Three and a half points if I had kept Sanchez. AL-only is hell.
The Sanchez gaffe aside, I would not have had enough offense to win.
The odd thing about my team is not only did I turn a profit on offense coming out of the auction but even with the benefit of hindsight I executed my plan. Having a balanced roster typically shields you from losing significant value on one hitter and this is what happened in my case. No hitter lost more than $9, and 11 of the 14 hitters I purchased earned at least $10. I finished with 6,779 at-bats, or 93 more than the next team and 357 more than the third-best team. Yet, despite all of these positives, I still finished with 26.5 points on offense.
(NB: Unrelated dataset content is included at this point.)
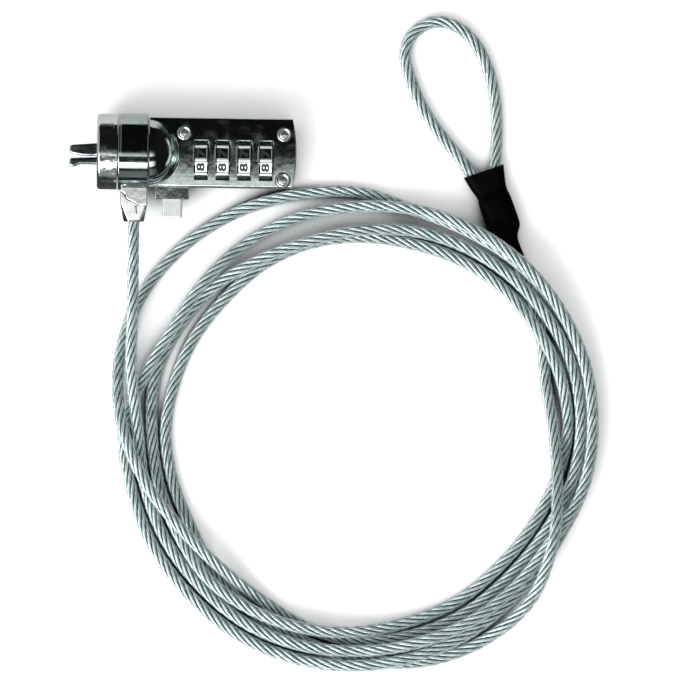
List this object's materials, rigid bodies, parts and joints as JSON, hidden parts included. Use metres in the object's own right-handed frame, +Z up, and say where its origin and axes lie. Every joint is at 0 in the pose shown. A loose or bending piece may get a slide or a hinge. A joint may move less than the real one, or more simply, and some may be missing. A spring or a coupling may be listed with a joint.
{
  "type": "laptop cable lock",
  "caption": "Combination lock for a laptop's security slot: chromed barrel with slot jaws, number dials and a release button, on a swivelling steel cable coiled flat, with an eye loop.",
  "frame": {"origin": "centre of the lock's bounding box in X and Y, on the plane it lies on; the free cable and what is on it are left out of that box", "axes": "+X from the slot jaws along the barrel to the housing's far end, -Y the way the cable leaves the swivel ring, +Z up, out of the face with the dial windows"},
  "size_m": [0.1522, 0.1878, 0.022],
  "materials": {
    "ring_chrome": "polished chrome",
    "case_chrome": "polished chrome on a die casting",
    "cap_chrome": "polished chrome",
    "dial_chrome": "polished chrome with sunk numbers",
    "jaw_steel": "plated",
    "rivet_steel": "satin",
    "plain_steel": "plain",
    "spring_steel": "drawn wire",
    "button_satin": "satin",
    "ferrule": "pressed",
    "brass": "plain",
    "steel_cable": "galvanised strands in a clear jacket",
    "black_sleeve": "matte shrink tube"
  },
  "bodies": {
    "cable": {"swivel_ring": "ring_chrome", "cable_lead": "steel_cable", "cable_coil": "steel_cable", "eye_loop": "steel_cable", "crimp_ferrule": "ferrule", "heat_shrink_sleeve": "black_sleeve"},
    "housing": {"front_case": "case_chrome", "back_case": "case_chrome", "barrel_tube": "plain_steel", "nose_cap": "cap_chrome", "rivet_top_left": "rivet_steel", "rivet_top_right": "rivet_steel", "rivet_bottom_right": "rivet_steel", "detent_spring": "brass", "button_pin": "plain_steel", "upper_jaw_pin": "plain_steel", "lower_jaw_pin": "plain_steel"},
    "dial_1_body": {"dial_1": "dial_chrome", "code_sleeve_1": "brass"},
    "dial_2_body": {"dial_2": "dial_chrome", "code_sleeve_2": "brass"},
    "dial_3_body": {"dial_3": "dial_chrome", "code_sleeve_3": "brass"},
    "dial_4_body": {"dial_4": "dial_chrome", "code_sleeve_4": "brass"},
    "button_body": {"button": "button_satin", "button_spring": "spring_steel"},
    "spindle_body": {"spindle": "plain_steel", "spindle_spring": "spring_steel"},
    "upper_jaw_body": {"upper_jaw": "jaw_steel"},
    "lower_jaw_body": {"lower_jaw": "jaw_steel"}
  },
  "joints": [
    {"name": "lock_swivel", "type": "hinge", "parent": "cable", "child": "housing", "pos_m": [-0.0141, 0.00445, 0.011], "axis": [1, 0, 0], "continuous": true},
    {"name": "dial_1_turn", "type": "hinge", "parent": "housing", "child": "dial_1_body", "pos_m": [0.0052, 0.00239, 0.011], "axis": [1, 0, 0], "continuous": true},
    {"name": "dial_2_turn", "type": "hinge", "parent": "housing", "child": "dial_2_body", "pos_m": [0.01137, 0.00239, 0.011], "axis": [1, 0, 0], "continuous": true},
    {"name": "dial_3_turn", "type": "hinge", "parent": "housing", "child": "dial_3_body", "pos_m": [0.01754, 0.00239, 0.011], "axis": [1, 0, 0], "continuous": true},
    {"name": "dial_4_turn", "type": "hinge", "parent": "housing", "child": "dial_4_body", "pos_m": [0.02371, 0.00239, 0.011], "axis": [1, 0, 0], "continuous": true},
    {"name": "button_press", "type": "slide", "parent": "housing", "child": "button_body", "axis": [0, 1, 0], "range_m": [0, 0.003], "stiffness_N_per_m": 300, "deforming": ["button_spring"]},
    {"name": "spindle_slide", "type": "slide", "parent": "housing", "child": "spindle_body", "axis": [-1, 0, 0], "range_m": [0, 0.00205], "deforming": ["spindle_spring"]},
    {"name": "upper_jaw_pinch", "type": "hinge", "parent": "housing", "child": "upper_jaw_body", "pos_m": [-0.02, 0.00555, 0.011], "axis": [0, 0, 1], "range_deg": [0, 1.15]},
    {"name": "lower_jaw_pinch", "type": "hinge", "parent": "housing", "child": "lower_jaw_body", "pos_m": [-0.02, 0.00215, 0.011], "axis": [0, 0, -1], "range_deg": [0, 1.15]}
  ],
  "couplings": [
    {"joint": "spindle_slide", "follows": "button_press", "ratio": 0.6667},
    {"joint": "upper_jaw_pinch", "follows": "button_press", "rad_per_m": 6.4},
    {"joint": "lower_jaw_pinch", "follows": "button_press", "rad_per_m": 6.4}
  ]
}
Only three LABR teams were worse, and these three teams finished 10th, 11th, and 12th.
The takeaway is that while the balanced roster approach can still work, it must be tweaked for context.
Table 4: LABR AL Category Winners 2013-2017
Runs and RBI spiked in 2015. Home runs followed in 2016. There was a time when you could carry a team of hitters that hit 15 home runs per hitter on average and finish near the top of most of the hitting categories. Those days are gone.
Returning to the example above, having a Yolmer Sanchez as the 14th man on your offense is better than rostering a hitter who only plays once a week. But you cannot spend more than $1 or two on a player like this and you certainly can’t have a roster with three or four Yolmer Sanchezes (Sanchii?). Alcides Escobar is even more problematic in 2017’s context. Yes, he earned $10, and came closer to earning the $12 that I paid for him. But six home runs and four steals from a player who graced my roster for 26 weeks was painful, and the opportunity cost of failing to purchase a superior option at middle infield sabotaged my team.
A valuation-based approach left me in contention for most of the season and within striking distance of first place for five months before Steve Gardner of USA Today pulled away and won his third AL title and second in three years. My overall approach is sound. The adjustments I will have to make in 2018 to transform my team from five-month contender to sustainable winner are tweaks to a sound system, not foundational adjustments to my entire approach.